YOUR TASK.
Would you restate all the data that follows, word for word?

┌────────

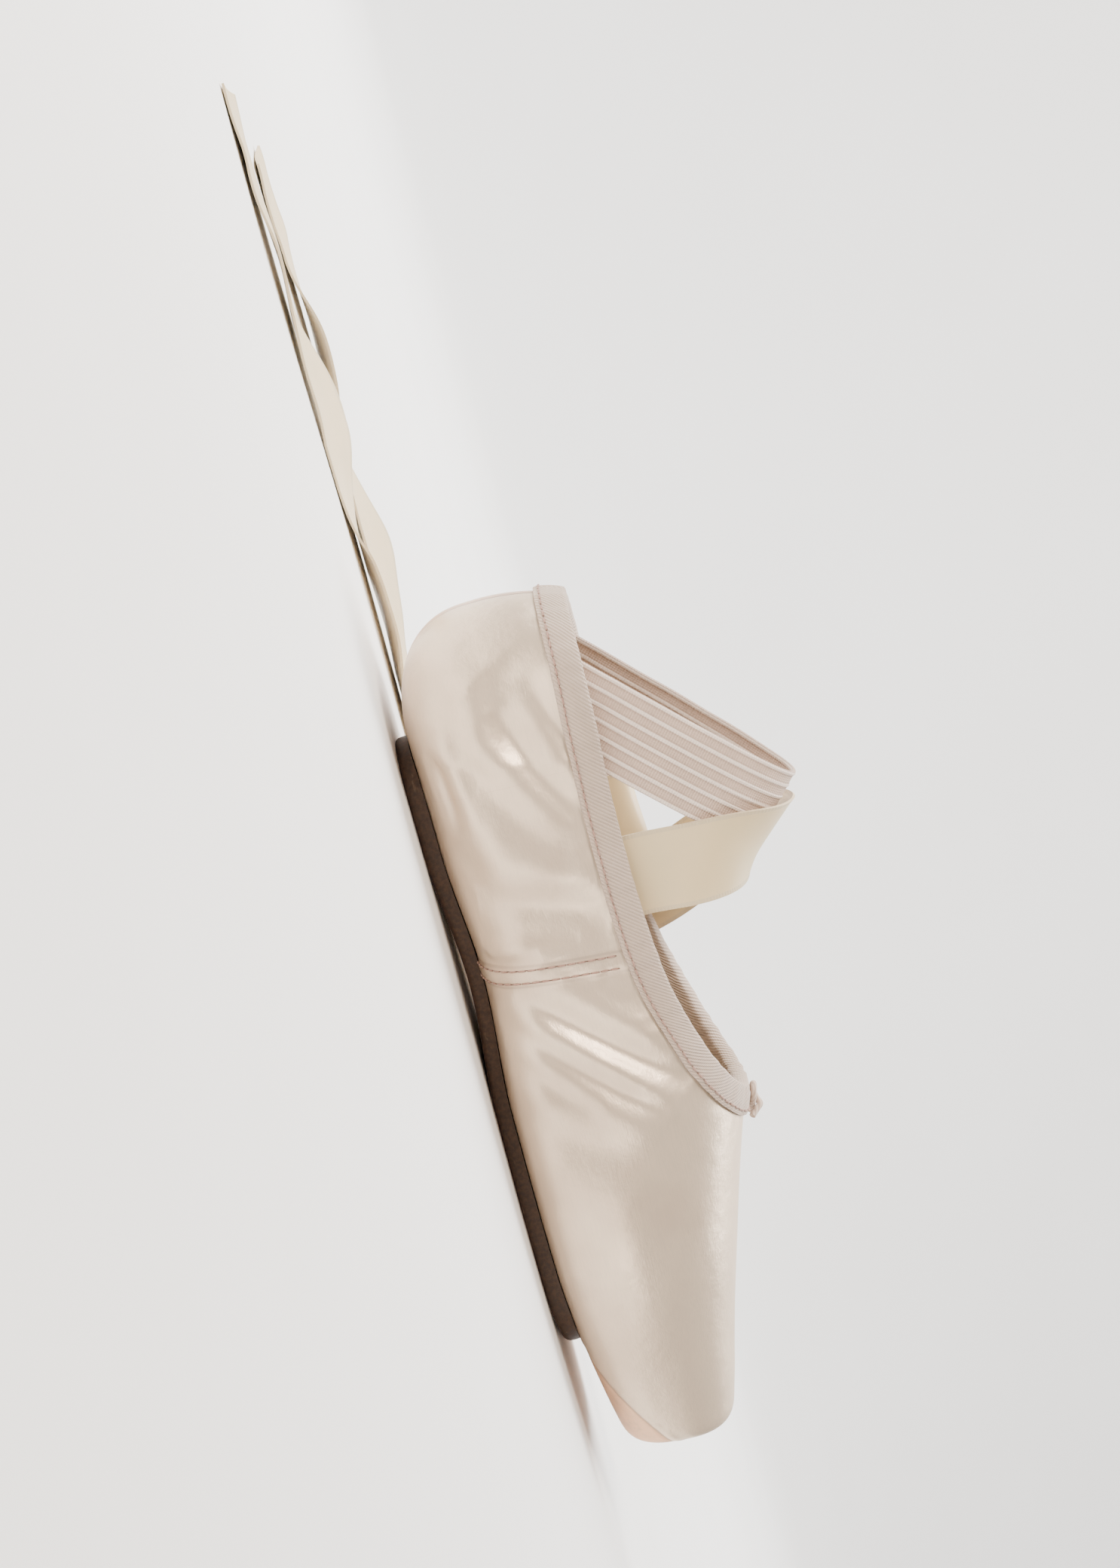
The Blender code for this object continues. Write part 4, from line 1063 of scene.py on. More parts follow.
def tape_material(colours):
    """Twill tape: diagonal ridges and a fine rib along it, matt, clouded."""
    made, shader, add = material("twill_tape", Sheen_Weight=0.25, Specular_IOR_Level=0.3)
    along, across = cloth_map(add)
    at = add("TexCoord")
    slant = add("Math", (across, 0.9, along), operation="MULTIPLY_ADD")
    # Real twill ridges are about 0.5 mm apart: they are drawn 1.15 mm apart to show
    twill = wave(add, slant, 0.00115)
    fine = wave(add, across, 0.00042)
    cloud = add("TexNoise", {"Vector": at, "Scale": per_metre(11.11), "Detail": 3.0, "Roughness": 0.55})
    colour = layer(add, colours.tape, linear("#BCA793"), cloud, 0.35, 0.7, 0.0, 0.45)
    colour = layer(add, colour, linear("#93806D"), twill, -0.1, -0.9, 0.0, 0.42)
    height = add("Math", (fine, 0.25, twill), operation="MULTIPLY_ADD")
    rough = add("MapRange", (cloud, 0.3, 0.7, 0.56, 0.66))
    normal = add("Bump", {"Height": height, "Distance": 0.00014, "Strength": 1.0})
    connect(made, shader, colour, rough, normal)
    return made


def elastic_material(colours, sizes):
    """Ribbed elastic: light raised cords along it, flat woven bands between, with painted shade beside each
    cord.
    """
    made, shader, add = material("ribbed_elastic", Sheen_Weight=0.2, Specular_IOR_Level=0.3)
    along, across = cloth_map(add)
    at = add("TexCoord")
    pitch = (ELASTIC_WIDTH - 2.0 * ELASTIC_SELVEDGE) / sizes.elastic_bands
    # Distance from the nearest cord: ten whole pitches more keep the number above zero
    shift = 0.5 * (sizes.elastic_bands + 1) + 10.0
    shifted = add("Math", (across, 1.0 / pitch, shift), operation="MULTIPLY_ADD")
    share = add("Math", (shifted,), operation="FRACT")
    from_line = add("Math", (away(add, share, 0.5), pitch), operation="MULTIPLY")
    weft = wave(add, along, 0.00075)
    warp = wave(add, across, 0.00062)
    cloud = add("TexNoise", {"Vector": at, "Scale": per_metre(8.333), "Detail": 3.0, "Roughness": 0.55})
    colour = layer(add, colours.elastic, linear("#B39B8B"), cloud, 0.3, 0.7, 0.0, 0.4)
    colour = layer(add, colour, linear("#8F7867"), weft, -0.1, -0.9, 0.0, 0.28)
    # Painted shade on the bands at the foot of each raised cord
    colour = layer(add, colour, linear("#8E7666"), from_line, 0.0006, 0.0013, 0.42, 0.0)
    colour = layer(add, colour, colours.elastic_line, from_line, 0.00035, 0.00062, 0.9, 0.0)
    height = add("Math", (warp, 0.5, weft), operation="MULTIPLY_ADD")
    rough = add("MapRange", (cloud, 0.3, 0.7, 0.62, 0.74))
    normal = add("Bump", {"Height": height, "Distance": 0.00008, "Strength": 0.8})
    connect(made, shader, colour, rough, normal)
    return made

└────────

COMPLETE ANSWER.
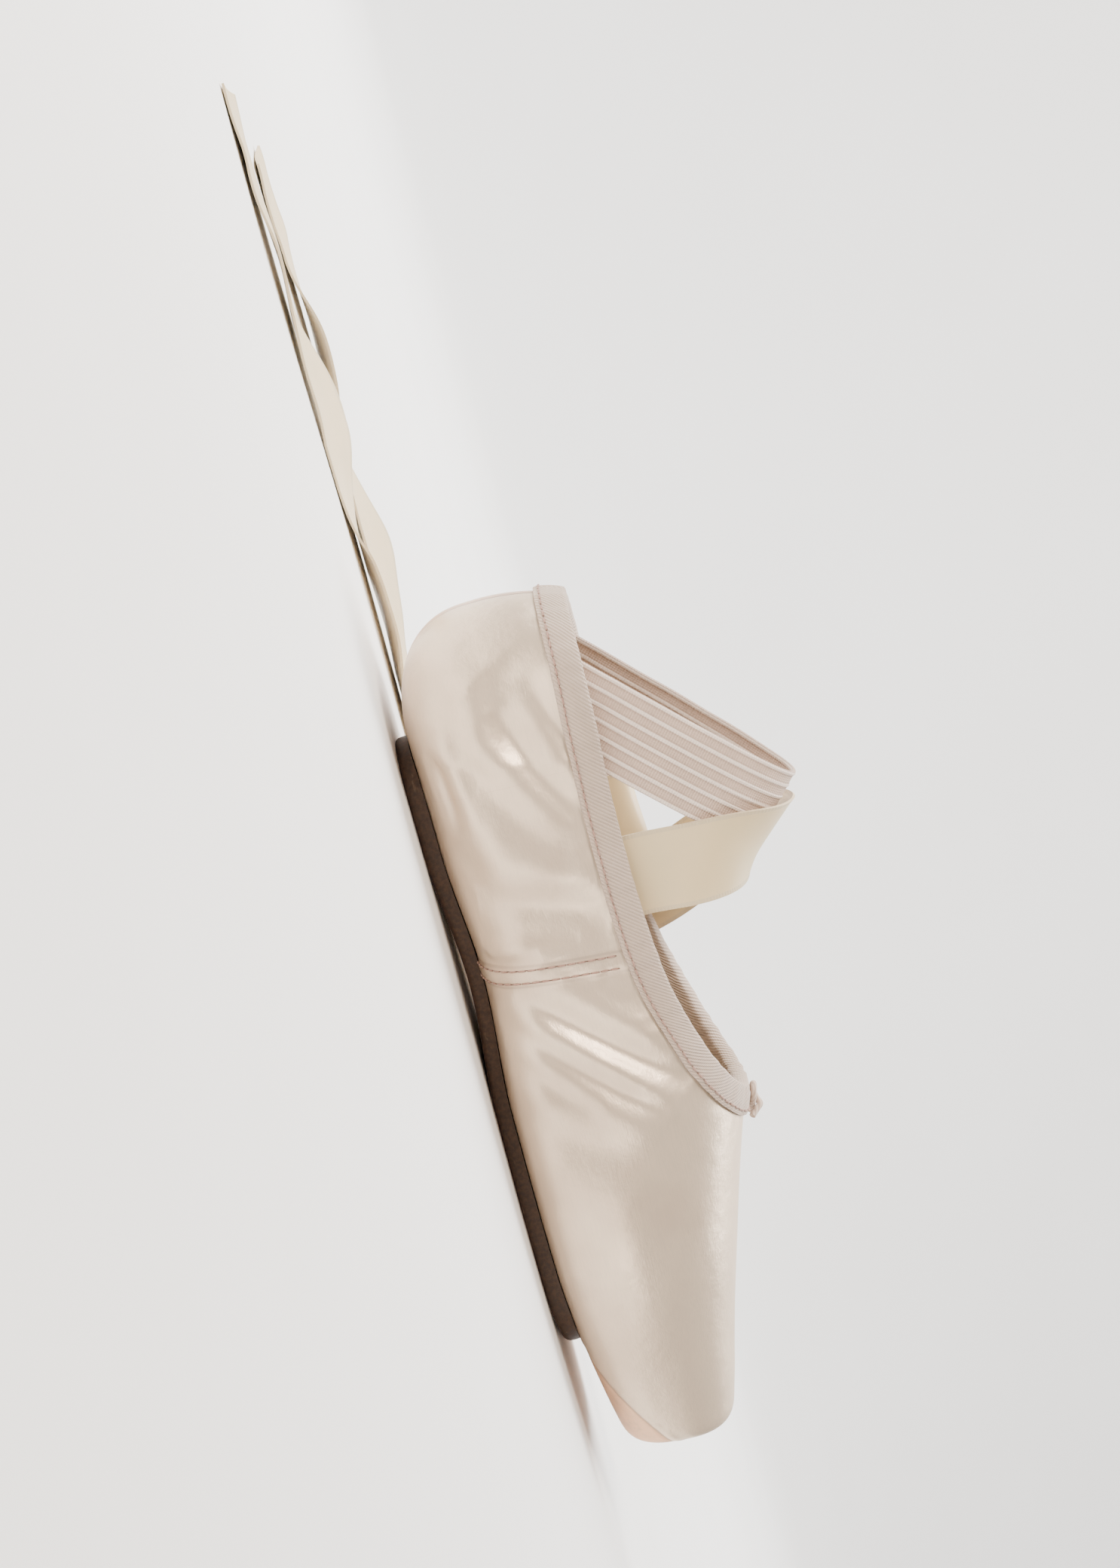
The Blender code for this object continues. Write part 4, from line 1063 of scene.py on. More parts follow.
def tape_material(colours):
    """Twill tape: diagonal ridges and a fine rib along it, matt, clouded."""
    made, shader, add = material("twill_tape", Sheen_Weight=0.25, Specular_IOR_Level=0.3)
    along, across = cloth_map(add)
    at = add("TexCoord")
    slant = add("Math", (across, 0.9, along), operation="MULTIPLY_ADD")
    # Real twill ridges are about 0.5 mm apart: they are drawn 1.15 mm apart to show
    twill = wave(add, slant, 0.00115)
    fine = wave(add, across, 0.00042)
    cloud = add("TexNoise", {"Vector": at, "Scale": per_metre(11.11), "Detail": 3.0, "Roughness": 0.55})
    colour = layer(add, colours.tape, linear("#BCA793"), cloud, 0.35, 0.7, 0.0, 0.45)
    colour = layer(add, colour, linear("#93806D"), twill, -0.1, -0.9, 0.0, 0.42)
    height = add("Math", (fine, 0.25, twill), operation="MULTIPLY_ADD")
    rough = add("MapRange", (cloud, 0.3, 0.7, 0.56, 0.66))
    normal = add("Bump", {"Height": height, "Distance": 0.00014, "Strength": 1.0})
    connect(made, shader, colour, rough, normal)
    return made


def elastic_material(colours, sizes):
    """Ribbed elastic: light raised cords along it, flat woven bands between, with painted shade beside each
    cord.
    """
    made, shader, add = material("ribbed_elastic", Sheen_Weight=0.2, Specular_IOR_Level=0.3)
    along, across = cloth_map(add)
    at = add("TexCoord")
    pitch = (ELASTIC_WIDTH - 2.0 * ELASTIC_SELVEDGE) / sizes.elastic_bands
    # Distance from the nearest cord: ten whole pitches more keep the number above zero
    shift = 0.5 * (sizes.elastic_bands + 1) + 10.0
    shifted = add("Math", (across, 1.0 / pitch, shift), operation="MULTIPLY_ADD")
    share = add("Math", (shifted,), operation="FRACT")
    from_line = add("Math", (away(add, share, 0.5), pitch), operation="MULTIPLY")
    weft = wave(add, along, 0.00075)
    warp = wave(add, across, 0.00062)
    cloud = add("TexNoise", {"Vector": at, "Scale": per_metre(8.333), "Detail": 3.0, "Roughness": 0.55})
    colour = layer(add, colours.elastic, linear("#B39B8B"), cloud, 0.3, 0.7, 0.0, 0.4)
    colour = layer(add, colour, linear("#8F7867"), weft, -0.1, -0.9, 0.0, 0.28)
    # Painted shade on the bands at the foot of each raised cord
    colour = layer(add, colour, linear("#8E7666"), from_line, 0.0006, 0.0013, 0.42, 0.0)
    colour = layer(add, colour, colours.elastic_line, from_line, 0.00035, 0.00062, 0.9, 0.0)
    height = add("Math", (warp, 0.5, weft), operation="MULTIPLY_ADD")
    rough = add("MapRange", (cloud, 0.3, 0.7, 0.62, 0.74))
    normal = add("Bump", {"Height": height, "Distance": 0.00008, "Strength": 0.8})
    connect(made, shader, colour, rough, normal)
    return made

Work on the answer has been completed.